Notice: The reproducibility variables underlying each score are classified using an automated LLM-based pipeline, validated against a manually labeled dataset. LLM-based classification introduces uncertainty and potential bias; scores should be interpreted as estimates. Full accuracy metrics and methodology are described in Coakley et alK. L. Coakley, T. Snelleman, H. Hoos, and O. E. Gundersen, "The embrace of open science: An analysis of a decade of AI research and 56 800 conference papers," Under Review, 2026..

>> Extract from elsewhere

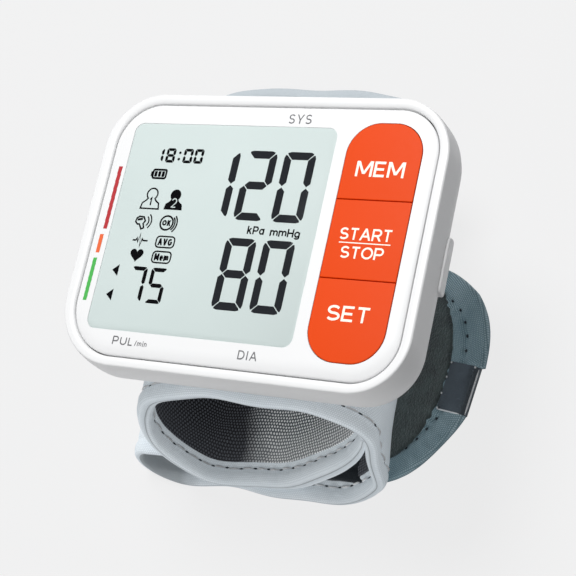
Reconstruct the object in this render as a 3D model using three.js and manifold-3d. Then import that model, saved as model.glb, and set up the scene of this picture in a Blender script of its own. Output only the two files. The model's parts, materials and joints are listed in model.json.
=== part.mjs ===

Rethinking Residual Distribution in Locate-then-Edit Model Editing
Authors: Xiaopeng Li, Shangwen Wang, Shasha Li, Shezheng Song, Bin Ji, Ma Jun, Jie Yu
NeurIPS 2025 | Venue PDF | LLM Run Details
| Reproducibility Variable | Result | LLM Response |
|---|---|---|
| Research Type | Experimental | Sequential batch editing experiments on three LLMs and two datasets demonstrate that BLUE not only delivers an average performance improvement of 35.59%, significantly advancing the state of the art in model editing, but also enhances the preservation of LLMs general capabilities. |
| Researcher Affiliation | Academia | Xiaopeng Li Shangwen Wang Shasha Li Shezheng Song Bin Ji Jun Ma Jie Yu National University of Defence Technology EMAIL |
| Pseudocode | No | The paper describes the proposed BLUE strategy and existing methods textually and through diagrams (e.g., Figure 1), but does not contain a dedicated pseudocode or algorithm block. |
| Open Source Code | Yes | Our code is available at https://github.com/xpq-tech/BLUE. |
| Open Datasets | Yes | Our experiments are conducted on two datasets: Counter Fact [4] and zs RE [26]. |
| Dataset Splits | Yes | We randomly sample 2,000 samples from the dataset and perform sequential batch editing with a batch size of 100. Unless otherwise specified, we use the first 200 samples from the Counter Fact dataset. |
| Hardware Specification | Yes | All our experiments are conducted on A800 GPUs. |
| Software Dependencies | No | The paper mentions using Large Language Models (LLMs) like Llama3-8B-Instruct, GPT-J (6B), and GPT2-XL, and references their original papers, but does not explicitly state the specific version numbers of software libraries (e.g., PyTorch, TensorFlow, Python) or other dependencies used for implementation. |
| Experiment Setup | Yes | The critical layers analyzed for each model are: Llama3-8B: {4, 5, 6, 7, 8}, GPT-J (6B): {3, 4, 5, 6, 7, 8} and GPT2-XL: {13, 14, 15, 16, 17}. Also, For Alpha Edit BLUE, we set the α values for Llama3 (8B), GPT-J (6B), and GPT2-XL to 1, 95, and 80, respectively... We randomly sample 2,000 samples from the dataset and perform sequential batch editing with a batch size of 100. |